When I finally reached The Bee office and told other staff members about the
dog that was killed, and the driver who didn't stop, Steve Bigham was
incredulous.
"It's easy to go through life and pretend that it never happened - if that's
the way you want to live your life," he said.
It goes without saying that dog owners shouldn't let their animals run loose.

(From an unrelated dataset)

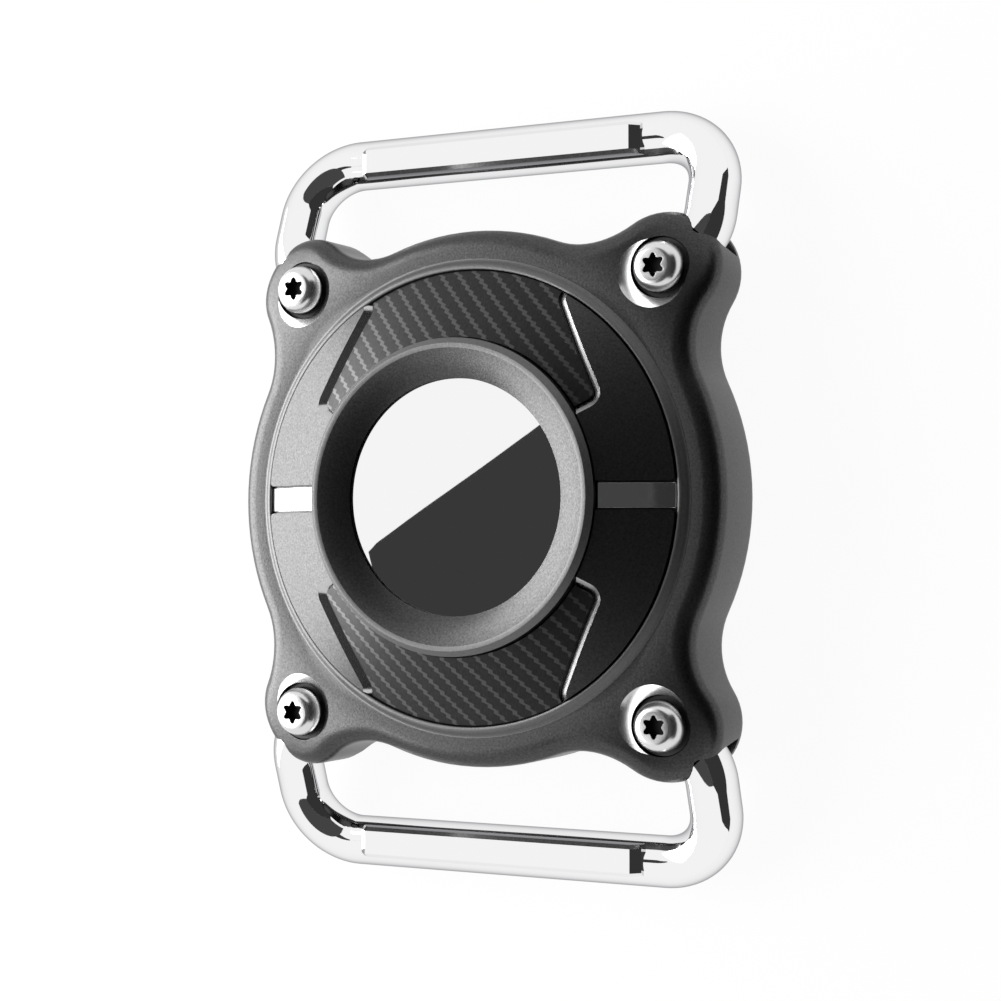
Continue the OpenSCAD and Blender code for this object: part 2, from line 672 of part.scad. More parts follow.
module screw(s) {
    r = head_d / 2;
    point = 0.6 * thread_pitch;
    dome = head_h * 0.45;
    color("#d0d0d2") translate([s[1], s[2], 0]) difference() {
        turned(concat(
            [[0, tip_z], [screw_d / 2 - point, tip_z], [screw_d / 2, tip_z + point], [screw_d / 2, head_z],
                [r, head_z], [r, head_top_z - dome]],
            [for (a = [15:15:75]) [r - r * 0.42 * (1 - cos(a)), head_top_z - dome * (1 - sin(a))]],
            [[r * 0.56, head_top_z], [0, head_top_z]]));
        translate([0, 0, head_top_z - recess_h]) linear_extrude(far) six_lobe();
    }
}

// The six-lobe recess, with two lobes pointing up and down
module six_lobe() {
    r = recess_d / 2;
    difference() {
        union() {
            circle(r * 0.82);
            for (i = [0:5]) rotate(30 + i * 60) translate([r * 0.8, 0]) circle(r * 0.2);
        }
        for (i = [0:5]) rotate(i * 60) translate([r * 0.92, 0]) circle(r * 0.26);
    }
}

module washer(s) {
    color("#101010") translate([s[1], s[2], washer_z]) difference() {
        cylinder(r = seat_d / 2 - thread_gap, h = washer_t);
        translate([0, 0, -eps]) cylinder(r = screw_d / 2 + thread_gap, h = washer_t + 2 * eps);
    }
}

module threaded_inserts() {
    color("#c9a44c") at_screws() translate([0, 0, insert_z]) difference() {
        cylinder(d = insert_d, h = post_top_z - seat_gap - insert_z);
        translate([0, 0, -eps]) cylinder(r = screw_d / 2 + thread_gap, h = far);
    }
}

// The cradle: a soft cup round the lower half of the tag
module tag_cradle() {
    r = bore_r - cradle_gap;
    top = tag_z + cradle_wall_h;
    color("#8a8c90") turned(concat(
        [[0, spigot_top_z], [r, spigot_top_z], [r, top]],
        [for (a = [88:-8:0]) let(q = shell_low(a)) if (q[1] < top) [q[0] + cradle_gap, q[1] - cradle_gap / 2]],
        [[0, tag_z - cradle_gap / 2]]));
}

module tag_shell() {
    lip_r = cover_r + twist_gap;
    color("#f2f2f2") turned(concat(
        [[0, tag_z]],
        [for (a = [0:9:90]) shell_low(a)],
        [for (a = [10:10:90]) shell_high(a)],
        [[lip_r, shell_top_z], [lip_r, skirt_z], [lip_r - 0.8, skirt_z], [lip_r - 0.8, skirt_z - 0.6],
            [tag_r - 2.55, waist_z + 0.6], [tag_r - 2.55, waist_z - 0.6],
            [board_r + seat_gap, board_z - seat_gap], [board_r - 1.8, board_z - seat_gap],
            [board_r - 1.8, shell_floor_z], [0, shell_floor_z]]));
}

module tag_battery_cover() {
    color("#dcdcde") turned([[0, tag_top_z], [cover_r * 0.35, tag_top_z - 0.03],
        [cover_r * 0.6, tag_top_z - 0.09], [cover_r * 0.82, tag_top_z - 0.18],
        [cover_r - 0.5, tag_top_z - 0.28], [cover_r - 0.15, tag_top_z - 0.42], [cover_r, tag_top_z - 0.7],
        [cover_r, skirt_z + seat_gap], [cover_r - cover_t, skirt_z + seat_gap],
        [cover_r - cover_t, tag_top_z - 0.9], [cover_r * 0.8, tag_top_z - cover_t],
        [0, tag_top_z - cover_t]]);
}

module coin_cell() {
    r = cell_d / 2;
    color("#c8c8c4") turned([[0, cell_z], [r - 1.6, cell_z], [r - 1.6, cell_z + 0.3], [r, cell_z + 0.3],
        [r, cell_top_z - 0.2], [r - 0.2, cell_top_z], [0, cell_top_z]]);
}

// A cone spring under the cell and two blades at its rim, all on the board
module battery_contacts() {
    blade_r = cell_d / 2 + 0.15;
    base_z = board_top_z + seat_gap;
    color("#d4b45c") {
        turned([[3.2, base_z], [4, base_z], [4, base_z + 0.2], [1.6, cell_z - seat_gap],
            [0.6, cell_z - seat_gap], [0.6, cell_z - 0.25], [1.4, cell_z - 0.25], [3.2, base_z + 0.2]]);
        for (a = [70, 250]) rotate(a) translate([0, 0, base_z]) rotate_extrude(angle = 40)
            translate([blade_r, 0]) square([0.3, cell_z + cell_t / 2 - base_z]);
    }
}

module tag_circuit_board() {
    color("#1f5c3a") translate([0, 0, board_z]) difference() {
        cylinder(r = board_r, h = board_t);
        for (a = [0, 180]) rotate(a) translate([board_r, 0, -eps]) cylinder(r = 1.2, h = board_t + 2 * eps);
    }
}

module tag_sounder() {
    color("#b8b8b8") translate([0, 0, shell_floor_z + seat_gap]) cylinder(d = sounder_d, h = sounder_t);
}

front_cover();
rear_cover();
centre_disc();
window_ring();
carbon_inlay(1);  // carbon_inlay_upper
carbon_inlay(-1);  // carbon_inlay_lower
accent_bar(-1);  // accent_bar_left
accent_bar(1);  // accent_bar_right
strap_loop(1);  // strap_loop_upper
strap_loop(-1);  // strap_loop_lower
for (s = SCREWS) screw(s);
for (s = SCREWS) washer(s);
threaded_inserts();
cover_seal();
window_seal();
tag_cradle();
tag_shell();
tag_battery_cover();
coin_cell();
battery_contacts();
tag_circuit_board();
tag_sounder();
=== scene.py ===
# %% [markdown]
# # A screwed holder for a round tracker tag
# The holder is two metal covers, screwed together over a tag, with a chromed wire loop at each end
# for a collar or strap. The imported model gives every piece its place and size. This lesson dresses
# it: each visible piece is modelled again with smooth curves, small bevels and a real finish.

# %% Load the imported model
import math
import bpy
import bmesh
from mathutils import Matrix, Vector


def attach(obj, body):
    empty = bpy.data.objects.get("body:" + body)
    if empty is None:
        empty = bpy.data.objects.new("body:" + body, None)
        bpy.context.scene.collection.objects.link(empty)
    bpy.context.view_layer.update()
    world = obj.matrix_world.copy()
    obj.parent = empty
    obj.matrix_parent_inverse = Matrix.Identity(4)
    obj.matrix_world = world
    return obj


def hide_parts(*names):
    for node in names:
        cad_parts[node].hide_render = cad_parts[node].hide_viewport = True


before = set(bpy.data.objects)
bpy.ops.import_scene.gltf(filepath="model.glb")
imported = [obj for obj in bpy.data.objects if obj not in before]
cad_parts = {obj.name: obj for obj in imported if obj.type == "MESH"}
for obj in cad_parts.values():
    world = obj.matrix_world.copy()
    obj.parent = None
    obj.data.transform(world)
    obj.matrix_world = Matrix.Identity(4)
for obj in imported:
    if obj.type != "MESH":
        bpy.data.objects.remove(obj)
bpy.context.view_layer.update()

print("nodes in the frame:", len(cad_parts))

# %% [markdown]
# ## Working in millimetres
# The holder is as small as a coin purse, so every piece is drawn in millimetres and scaled to
# metres when it is finished. Small helpers do what repeats: they pick out new vertices or faces, put
# an object in the scene, close a mesh and turn its faces outwards, coat a piece, cut pieces with each
# other, and finish a piece. The Bevel modifier gives a sharp edge the thin bright line that a machined
# edge has.

# %% Helpers for making a piece
def tidy(bm):
    bmesh.ops.remove_doubles(bm, verts=bm.verts, dist=1e-4)
    bmesh.ops.recalc_face_normals(bm, faces=bm.faces)


def verts_in(geom):
    return [g for g in geom if isinstance(g, bmesh.types.BMVert)]


def faces_in(geom):
    return [g for g in geom if isinstance(g, bmesh.types.BMFace)]


def put_in_scene(name, data):
    obj = bpy.data.objects.new(name, data)
    bpy.context.scene.collection.objects.link(obj)
    return obj


def mesh_object(bm, name):
    mesh = bpy.data.meshes.new(name)
    bm.to_mesh(mesh)
    bm.free()
    return put_in_scene(name, mesh)


def as_object(bm, name):
    tidy(bm)
    return mesh_object(bm, name)


def coated(obj, material):
    obj.data.materials.clear()
    obj.data.materials.append(material)
    return obj


def carve(obj, tools, operation="DIFFERENCE"):
    for tool in tools:
        cut = obj.modifiers.new("cut", "BOOLEAN")
        cut.object, cut.operation, cut.solver = tool, operation, "EXACT"
        cut.material_mode = "TRANSFER"
    seen = obj.evaluated_get(bpy.context.evaluated_depsgraph_get())
    mesh = bpy.data.meshes.new_from_object(seen)
    obj.modifiers.clear()
    obj.data = mesh
    for tool in tools:
        bpy.data.objects.remove(tool)
    return obj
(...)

State law prohibits owners from allowing their dogs to roam at large on the
land or on any public highway. They also have an obligation to protect their
pets from the obvious risk of harm that exists even in the country when you
live near a busy highway. This dog probably was someone's much loved pet. A
family will be grieving tonight.
It also is the law that any driver who hits and injures or kills a dog is
required to stop at once and render such assistance as may be possible and
report the incident to the dog's owner or the police. As to this driver who
didn't want to get involved, not even to confirm that the dog was indeed dead,
well, let's just hope that such drivers are outnumbered by the Sue Shpunts of
the world.
Sue sometimes tells the story of the time her car broke down late on a bitter
cold night as she drove home on one of the deserted back roads between her
house and the Sand Hill Plaza. It was pitch black outside and she wasn't
dressed for the near-blizzard conditions. She didn't even have boots. But as
she sat in the dark, the cold now seeping into her clothes, she began to
wonder if she could freeze to death before anyone found her.
After what seemed like hours, a pickup truck came along and the driver
stopped. He offered to bring her home. Sue thought a moment, recalling all the
times she had warned her children never to accept rides with strangers.
"He had a pony tail but I still got into his truck," Sue said. "There are
times when you have to believe in the basic goodness of people."